NUSA DUA, Cobisnis.com – Kebijakan tarif timbal balik (reciprocal tariff) yang diberlakukan Amerika Serikat pada tahun 2025 dinilai berpotensi memperlambat pertumbuhan ekonomi global. Namun, dampaknya terhadap perdagangan minyak sawit dunia diperkirakan akan relatif terbatas.
Hal tersebut disampaikan oleh Oscar Tjakra, Executive Director Rabobank’s Global Rabo Research Food & Agribusiness Department, yang menilai bahwa volume impor minyak sawit Amerika Serikat masih sangat kecil dibandingkan total perdagangan global.
“Dampak tarif ini terhadap pasar sawit tidak akan signifikan karena porsi impor sawit AS hanya sebagian kecil dari total perdagangan dunia,” ujar Oscar di gelaran IPOC 2025 yang diselenggarakan Gabungan Pengusaha Kelapa Sawit Indonesia (GAPKI) Kamis (13/11/2025).
Meski demikian, perbedaan tarif antara Malaysia dan Indonesia berpotensi menciptakan pergeseran jangka pendek dalam aliran perdagangan, terutama meningkatkan ekspor produk sawit olahan Malaysia seperti RBD olein dan stearin ke pasar Amerika Serikat.
Oscar menjelaskan, permintaan minyak nabati di Amerika Serikat masih menunjukkan tren positif, terutama untuk produk pangan kemasan dan industri makanan olahan.
Meski kebijakan tarif membuat harga sejumlah komoditas naik, minyak sawit tetap menjadi pilihan kompetitif dan ekonomis dibandingkan minyak nabati lain seperti minyak kedelai dan bunga matahari.
Secara global, permintaan minyak sawit terus meningkat seiring dengan pertumbuhan populasi, urbanisasi, dan pola konsumsi masyarakat yang semakin bergeser ke arah produk siap saji dan kebutuhan rumah tangga.
Namun, Oscar menggarisbawahi bahwa perlambatan pertumbuhan ekspor sawit dalam beberapa tahun terakhir lebih disebabkan oleh meningkatnya kebijakan mandatori biodiesel di Indonesia.
Kebijakan ini menyerap sebagian besar produksi sawit untuk kebutuhan energi domestik, mengurangi pasokan yang tersedia di pasar global.
“Implementasi program B50 pada 2028 akan semakin menekan ketersediaan sawit di pasar ekspor,” jelas Oscar.
Di sisi lain, Amerika Serikat dan Brasil juga tengah memperluas kebijakan biodiesel mereka, yang mendorong pergeseran penggunaan minyak kedelai dari pangan ke energi.
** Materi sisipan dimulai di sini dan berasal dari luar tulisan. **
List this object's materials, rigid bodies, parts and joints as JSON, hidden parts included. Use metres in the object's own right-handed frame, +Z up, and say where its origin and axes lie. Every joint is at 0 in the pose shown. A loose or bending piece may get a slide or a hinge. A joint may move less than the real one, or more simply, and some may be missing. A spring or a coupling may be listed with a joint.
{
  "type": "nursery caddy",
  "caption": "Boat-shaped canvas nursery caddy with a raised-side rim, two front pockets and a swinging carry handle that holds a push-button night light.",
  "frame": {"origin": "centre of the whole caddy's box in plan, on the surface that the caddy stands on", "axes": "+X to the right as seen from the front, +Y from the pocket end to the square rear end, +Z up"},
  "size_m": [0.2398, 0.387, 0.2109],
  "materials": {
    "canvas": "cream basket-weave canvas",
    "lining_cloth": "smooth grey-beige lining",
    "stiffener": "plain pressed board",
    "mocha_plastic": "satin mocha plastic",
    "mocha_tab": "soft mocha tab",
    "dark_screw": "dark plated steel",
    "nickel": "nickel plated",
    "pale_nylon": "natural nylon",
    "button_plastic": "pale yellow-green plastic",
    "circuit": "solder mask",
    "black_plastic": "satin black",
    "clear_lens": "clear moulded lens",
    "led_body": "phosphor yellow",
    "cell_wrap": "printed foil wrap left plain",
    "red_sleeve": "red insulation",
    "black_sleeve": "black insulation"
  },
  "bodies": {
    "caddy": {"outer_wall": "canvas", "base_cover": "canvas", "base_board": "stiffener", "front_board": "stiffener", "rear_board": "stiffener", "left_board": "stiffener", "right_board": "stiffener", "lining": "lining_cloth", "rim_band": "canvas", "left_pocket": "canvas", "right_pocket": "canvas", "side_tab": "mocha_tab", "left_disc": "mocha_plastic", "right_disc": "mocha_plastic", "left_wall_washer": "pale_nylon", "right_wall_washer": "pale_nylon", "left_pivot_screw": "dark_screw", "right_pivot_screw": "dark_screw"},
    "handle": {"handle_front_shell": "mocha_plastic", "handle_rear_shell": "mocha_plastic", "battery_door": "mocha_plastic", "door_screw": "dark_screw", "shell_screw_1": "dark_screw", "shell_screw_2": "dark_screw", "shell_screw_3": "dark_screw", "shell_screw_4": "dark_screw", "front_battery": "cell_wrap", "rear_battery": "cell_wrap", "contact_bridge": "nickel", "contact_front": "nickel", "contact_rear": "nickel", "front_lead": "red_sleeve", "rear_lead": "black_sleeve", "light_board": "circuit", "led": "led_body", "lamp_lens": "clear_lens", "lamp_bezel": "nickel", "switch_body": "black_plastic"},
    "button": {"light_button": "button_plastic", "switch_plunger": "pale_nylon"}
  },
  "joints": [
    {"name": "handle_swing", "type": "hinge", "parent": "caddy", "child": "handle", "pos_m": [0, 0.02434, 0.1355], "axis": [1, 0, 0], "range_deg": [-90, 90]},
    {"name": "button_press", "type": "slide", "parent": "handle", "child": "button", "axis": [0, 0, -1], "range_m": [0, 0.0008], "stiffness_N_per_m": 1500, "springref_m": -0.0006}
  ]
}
Kondisi ini justru memperkuat posisi minyak sawit di pasar global karena pasokan minyak nabati alternatif menjadi terbatas.
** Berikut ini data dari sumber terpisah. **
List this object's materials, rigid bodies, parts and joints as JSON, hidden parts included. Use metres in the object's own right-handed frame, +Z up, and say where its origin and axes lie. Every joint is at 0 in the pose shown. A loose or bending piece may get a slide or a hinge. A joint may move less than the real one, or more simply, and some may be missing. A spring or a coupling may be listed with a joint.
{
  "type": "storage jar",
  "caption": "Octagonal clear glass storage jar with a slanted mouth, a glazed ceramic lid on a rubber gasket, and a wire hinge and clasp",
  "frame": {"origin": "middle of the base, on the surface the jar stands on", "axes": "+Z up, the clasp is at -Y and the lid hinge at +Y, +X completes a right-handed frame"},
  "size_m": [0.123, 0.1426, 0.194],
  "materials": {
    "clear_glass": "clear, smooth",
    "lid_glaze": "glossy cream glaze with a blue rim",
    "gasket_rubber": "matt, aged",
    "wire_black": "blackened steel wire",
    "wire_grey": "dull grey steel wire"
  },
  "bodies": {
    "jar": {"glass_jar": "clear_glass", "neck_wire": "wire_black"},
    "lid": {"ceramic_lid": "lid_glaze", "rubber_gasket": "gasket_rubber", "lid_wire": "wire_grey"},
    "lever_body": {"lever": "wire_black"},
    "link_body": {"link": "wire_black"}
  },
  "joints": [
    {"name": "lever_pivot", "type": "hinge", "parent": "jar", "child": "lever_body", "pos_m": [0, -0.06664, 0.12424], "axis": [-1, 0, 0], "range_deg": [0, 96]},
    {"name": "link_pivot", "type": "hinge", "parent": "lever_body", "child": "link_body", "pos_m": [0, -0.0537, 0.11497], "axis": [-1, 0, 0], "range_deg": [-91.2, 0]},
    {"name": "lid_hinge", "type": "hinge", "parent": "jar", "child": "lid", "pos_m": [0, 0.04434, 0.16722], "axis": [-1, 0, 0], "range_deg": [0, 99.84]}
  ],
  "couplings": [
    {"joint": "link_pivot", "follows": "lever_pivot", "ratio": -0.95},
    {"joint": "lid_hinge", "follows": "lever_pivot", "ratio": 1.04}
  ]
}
Namun, Oscar juga mengingatkan bahwa jika kebijakan energi di negara-negara tersebut dilonggarkan, ketersediaan minyak nabati alternatif dapat meningkat kembali dan mengurangi defisit pasokan sawit global.
Meski dihadapkan pada dinamika kebijakan dan fluktuasi pasar, Oscar menilai prospek jangka panjang minyak sawit tetap positif.
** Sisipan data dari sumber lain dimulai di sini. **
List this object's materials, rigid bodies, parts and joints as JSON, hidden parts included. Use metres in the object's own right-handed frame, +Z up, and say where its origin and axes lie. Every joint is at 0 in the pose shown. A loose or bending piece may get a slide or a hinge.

“Permintaan global terhadap minyak sawit akan tetap stabil, bahkan cenderung meningkat. Keunggulan harga, daya saing pasokan, dan kebutuhan pangan rumah tangga membuat sawit tetap menjadi pilihan utama di pasar dunia,” tegasnya.
Dengan ketahanan permintaan tersebut, minyak sawit diproyeksikan tetap memegang peran sentral dalam industri pangan dan energi global, meski dunia tengah menghadapi perubahan arah perdagangan internasional dan kebijakan tarif baru dari Amerika Serikat.